I posted somewhere – probably Facebook or Twitter, but I don’t remember exactly where – not too long ago about trying to come to a decision on what I should do about my Twitter handle as I got more and more involved in tweeting about professional stuff. I contemplated using my name, but the same person that uses @wendyberry also owns wendyberry.com.au, which means I get a LOT of her email, including credit card invoices, random family holiday pictures, etc. Maybe that means she would be willing to give it up considering she hasn’t tweeted since 2011, but I have better things to do.

In the midst of my social media whining about this silly sort of drama, someone I really admire when it comes the whole grownup business lady world, Nancy Lyons, set me straight. I’m paraphrasing because I don’t where I’d originally posted it, but it was something like this: Knock it off. It’s part of your story and that’s what makes you you. (Sorry for completely botching whatever you said whenever you said it, Nancy…)
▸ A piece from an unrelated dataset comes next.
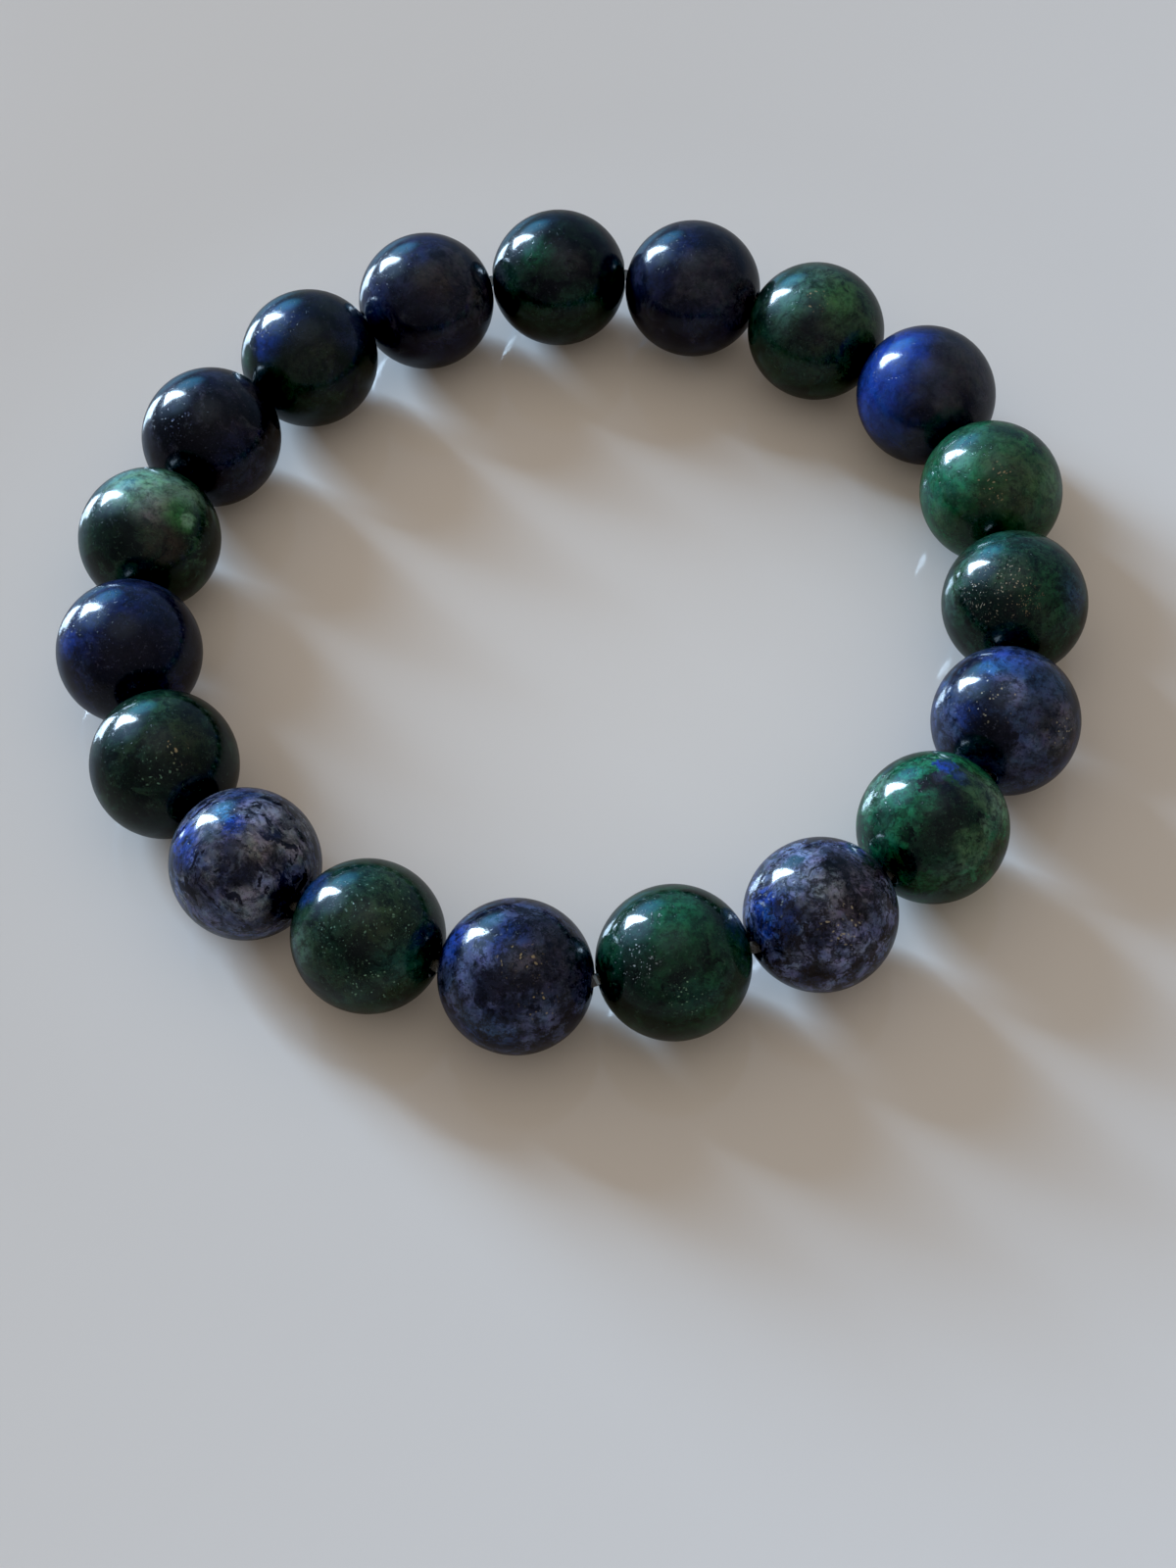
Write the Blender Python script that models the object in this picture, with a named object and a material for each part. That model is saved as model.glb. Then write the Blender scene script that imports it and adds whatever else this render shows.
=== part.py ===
# Stretch bracelet: round polished blue and green copper mineral beads on one clear elastic cord.
# Metres, +Z up. It lies flat on z = 0, and the origin is under the middle of the ring.
# The beads are numbered counter-clockwise seen from above, from the one nearest the wearer's side, -Y.

import math

import bmesh
import bpy
from mathutils import Matrix, Vector

BEAD_DIAMETER = 0.010
BEAD_PLAY = 0.00005
BEAD_RADIUS = BEAD_DIAMETER / 2
PITCH = BEAD_DIAMETER + BEAD_PLAY

BORE_RADIUS = 0.0007
RIM_RADIUS = 0.00105
RIM_DEPTH = 0.00015

# An odd number of facets from rim to rim leaves a flat one in the middle, for the bead to lie on.
FACETS_AROUND = 18
FACETS_RIM_TO_RIM = 9

CORD_DIAMETER = 0.0008
CORD_STRAIGHT = 0.0086
CORD_BEND_POINTS = (1 / 3, 2 / 3)

FIRST_BEAD_ANGLE = math.radians(-99.6)

# Base colour of each kind of stone, and the word for it in a bead's name.
STONES = {
    "navy": ("blue", (0.020, 0.030, 0.075)),
    "royal": ("blue", (0.026, 0.055, 0.200)),
    "slate": ("blue", (0.120, 0.150, 0.240)),
    "pine": ("green", (0.014, 0.052, 0.040)),
    "moss": ("green", (0.030, 0.100, 0.060)),
    "emerald": ("green", (0.018, 0.140, 0.095)),
    "sea": ("green", (0.085, 0.180, 0.130)),
    "mixed": ("blue_green", (0.022, 0.055, 0.110)),
}

# Each bead's stone, and how far it sits outside the true circle, in millimetres.
BEADS = [
    ("navy", 0.2),
    ("pine", -0.2),
    ("slate", 0.1),
    ("emerald", 0.0),
    ("royal", 0.3),
    ("pine", -0.4),
    ("moss", 0.0),
    ("royal", 0.5),
    ("moss", -0.3),
    ("navy", -0.1),
    ("pine", 0.1),
    ("navy", 0.1),
    ("mixed", -0.3),
    ("navy", 0.0),
    ("sea", 0.1),
    ("navy", 0.3),
    ("pine", 0.0),
    ("slate", -0.1),
    ("pine", -0.2),
]


def clear_scene():
    for thing in list(bpy.data.objects):
        bpy.data.objects.remove(thing, do_unlink=True)


def material(name, colour, roughness, alpha=1.0):
    finish = bpy.data.materials.new(name)
    finish.use_nodes = True
    shader = finish.node_tree.nodes["Principled BSDF"]
    shader.inputs["Base Color"].default_value = (*colour, 1.0)
    shader.inputs["Roughness"].default_value = roughness
    shader.inputs["Metallic"].default_value = 0.0
    shader.inputs["Alpha"].default_value = alpha
    return finish


def add_object(name, data, finish):
    thing = bpy.data.objects.new(name, data)
    bpy.context.scene.collection.objects.link(thing)
    data.materials.append(finish)
    return thing


def distances_from_middle(circle_radius):
    return [circle_radius + nudge / 1000 for _, nudge in BEADS]


def steps_round_circle(circle_radius):
    # The angle from each bead to the next that leaves their centres one pitch apart.
    reach = distances_from_middle(circle_radius)
    steps = []
    for here, there in zip(reach, reach[1:] + reach[:1]):
        cosine = (here**2 + there**2 - PITCH**2) / (2 * here * there)
        steps.append(math.acos(cosine))
    return steps


def closing_radius():
    # The circle on which the last bead meets the first, found by halving.
    even_circle = PITCH / (2 * math.sin(math.pi / len(BEADS)))
    low, high = 0.95 * even_circle, 1.05 * even_circle
    for _ in range(50):
        middle = (low + high) / 2
        if sum(steps_round_circle(middle)) > 2 * math.pi:
            low = middle
        else:
            high = middle
    return middle


def bead_centres():
    circle_radius = closing_radius()
    angle = FIRST_BEAD_ANGLE
    centres = []
    for reach, step in zip(distances_from_middle(circle_radius), steps_round_circle(circle_radius)):
        centres.append(Vector((reach * math.cos(angle), reach * math.sin(angle), BEAD_RADIUS)))
        angle += step
    across = [centre.x for centre in centres]
    along = [centre.y for centre in centres]
    middle = Vector((min(across) + max(across), min(along) + max(along), 0)) / 2
    return [centre - middle for centre in centres]


def bore_directions(centres):
    before = centres[-1:] + centres[:-1]
    after = centres[1:] + centres[:1]
    return [(b - a).normalized() for a, b in zip(before, after)]


def bead_outline():
    # Half of the bead's section, below its bore's axis: the ball from rim to rim, then back down the bore.
    first = math.asin(RIM_RADIUS / BEAD_RADIUS)
    outline = []
    for i in range(FACETS_RIM_TO_RIM + 1):
        angle = first + (math.pi - 2 * first) * i / FACETS_RIM_TO_RIM
        outline.append(Vector((BEAD_RADIUS * math.cos(angle), 0, -BEAD_RADIUS * math.sin(angle))))
    half_bore = outline[0].x - RIM_DEPTH
    outline.append(Vector((-half_bore, 0, -BORE_RADIUS)))
    outline.append(Vector((half_bore, 0, -BORE_RADIUS)))
    return outline


def turned_bead_mesh(name):
    shape = bmesh.new()
    points = [shape.verts.new(point) for point in bead_outline()]
    edges = [shape.edges.new(ends) for ends in zip(points, points[1:] + points[:1])]
    half_facet = Matrix.Rotation(math.pi / FACETS_AROUND, 3, "X")
    bmesh.ops.rotate(shape, cent=(0, 0, 0), matrix=half_facet, verts=points)
    bmesh.ops.spin(
        shape,
        geom=points + edges,
        cent=(0, 0, 0),
        axis=(1, 0, 0),
        angle=2 * math.pi,
        steps=FACETS_AROUND,
        use_merge=True,
    )
    bmesh.ops.remove_doubles(shape, verts=shape.verts, dist=1e-6)
    bmesh.ops.recalc_face_normals(shape, faces=shape.faces)
    mesh = bpy.data.meshes.new(name)
    shape.to_mesh(mesh)
    shape.free()
    mesh.shade_smooth()
    mesh.set_sharp_from_angle(angle=math.radians(35))
    return mesh


def add_beads(centres, directions):
    for number, (stone, _) in enumerate(BEADS, 1):
        word, colour = STONES[stone]
        name = f"bead_{number:02d}_{word}"
        finish = material(f"{name}_stone", colour, roughness=0.12)
        bead = add_object(name, turned_bead_mesh(name), finish)
        direction = directions[number - 1]
        bead.location = centres[number - 1]
        bead.rotation_euler.z = math.atan2(direction.y, direction.x)


def cord_route(centres, directions):
    # Straight through each bead, then round an even bend to the next one's bore.
    count = len(centres)
    half = CORD_STRAIGHT / 2
    route = []
    for i in range(count):
        j = (i + 1) % count
        leave = centres[i] + half * directions[i]
        enter = centres[j] - half * directions[j]
        turn = directions[i].angle(directions[j])
        corner = leave + directions[i] * (enter - leave).length / 2 / math.cos(turn / 2)
        route += [centres[i] - half * directions[i], leave]
        for t in CORD_BEND_POINTS:
            route.append(leave.lerp(corner, t).lerp(corner.lerp(enter, t), t))
    return route


def add_cord(centres, directions):
    route = cord_route(centres, directions)
    curve = bpy.data.curves.new("elastic_cord", "CURVE")
    curve.dimensions = "3D"
    curve.bevel_depth = CORD_DIAMETER / 2
    curve.bevel_resolution = 2
    line = curve.splines.new("POLY")
    line.points.add(len(route) - 1)
    for point, place in zip(line.points, route):
        point.co = (*place, 1)
    line.use_cyclic_u = True
    line.use_smooth = True
    finish = material("elastic_cord_clear", (0.62, 0.62, 0.60), roughness=0.25, alpha=0.6)
    add_object("elastic_cord", curve, finish)


clear_scene()
bead_places = bead_centres()
bores = bore_directions(bead_places)
add_beads(bead_places, bores)
add_cord(bead_places, bores)
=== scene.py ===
# Looks of the stretch bracelet: polished blue and green copper mineral beads on a clear elastic cord
import math

import bmesh
import bpy
from mathutils import Matrix, Vector


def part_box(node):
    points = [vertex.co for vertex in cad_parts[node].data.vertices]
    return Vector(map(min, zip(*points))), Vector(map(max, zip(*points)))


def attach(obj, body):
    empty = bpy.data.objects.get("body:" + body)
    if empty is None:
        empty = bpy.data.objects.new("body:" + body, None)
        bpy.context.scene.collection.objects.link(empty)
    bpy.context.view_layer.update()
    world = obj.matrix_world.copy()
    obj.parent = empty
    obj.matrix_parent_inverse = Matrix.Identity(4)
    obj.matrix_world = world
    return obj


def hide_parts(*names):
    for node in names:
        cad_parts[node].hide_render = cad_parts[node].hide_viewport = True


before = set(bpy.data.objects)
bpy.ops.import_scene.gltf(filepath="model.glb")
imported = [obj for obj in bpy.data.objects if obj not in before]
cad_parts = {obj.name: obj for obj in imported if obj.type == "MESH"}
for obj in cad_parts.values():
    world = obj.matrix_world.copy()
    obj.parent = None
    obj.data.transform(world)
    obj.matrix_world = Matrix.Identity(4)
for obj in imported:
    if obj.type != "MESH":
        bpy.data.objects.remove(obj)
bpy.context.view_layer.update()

print("Frame loaded, setting the camera")

camera = {
    "target": Vector((0.00049, -0.01585, 0.005)),  # the point looked at, metres
    "distance": 0.2072,
    "elevation": 54.8,  # degrees above the floor
    "roll": -3.24,  # degrees, the small tilt of the frame
    "lens": 72.0,  # millimetres
    "filmSide": 36.0,  # its long side, millimetres
}


def cameraAxes():
    elevation = math.radians(camera["elevation"])
    roll = math.radians(camera["roll"])
    back = Vector((0, -math.cos(elevation), math.sin(elevation)))
    level = Vector((1, 0, 0))
    upright = back.cross(level)
    right = math.cos(roll) * level + math.sin(roll) * upright
    return right, back.cross(right), back


def addCamera():
    right, up, back = cameraAxes()
    data = bpy.data.cameras.new("photoCamera")
    data.lens = camera["lens"]
    data.sensor_width = camera["filmSide"]
    data.clip_start = 0.01
    holder = bpy.data.objects.new("photoCamera", data)
    bpy.context.scene.collection.objects.link(holder)
    place = camera["target"] + camera["distance"] * back
    turn = Matrix((right, up, back)).transposed().to_4x4()
    holder.matrix_world = Matrix.Translation(place) @ turn
    bpy.context.scene.camera = holder
    return place


cameraPlace = addCamera()


def deselectAll():
    if bpy.context.mode != "OBJECT":
        bpy.ops.object.mode_set(mode="OBJECT")
    bpy.ops.object.select_all(action="DESELECT")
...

So here I am. If you search for “two dolla”, the first thing that shows up in Google is an awesome definition in the Urban Dictionary. The second is a scene from the movie Better Off Dead, the third is the Wikipedia entry for a two dollar bill and the fourth is my original personal blog. I’d say I’ve hit the big time, you guys, so why give up who I am now just because I’m almost all grown up, right?

It’s kind of like work life balance. It doesn’t exist. It’s just life balance. Well, sometimes there isn’t a black and white when it comes to personal and professional. If there was, I don’t think I’d like myself very much as a “professional”. I mean, look at me now – I’m blogging about my work life on a Saturday night while my son is singing a song that apparently has a line in it that goes “Where is Daddy? Where is Daddy?”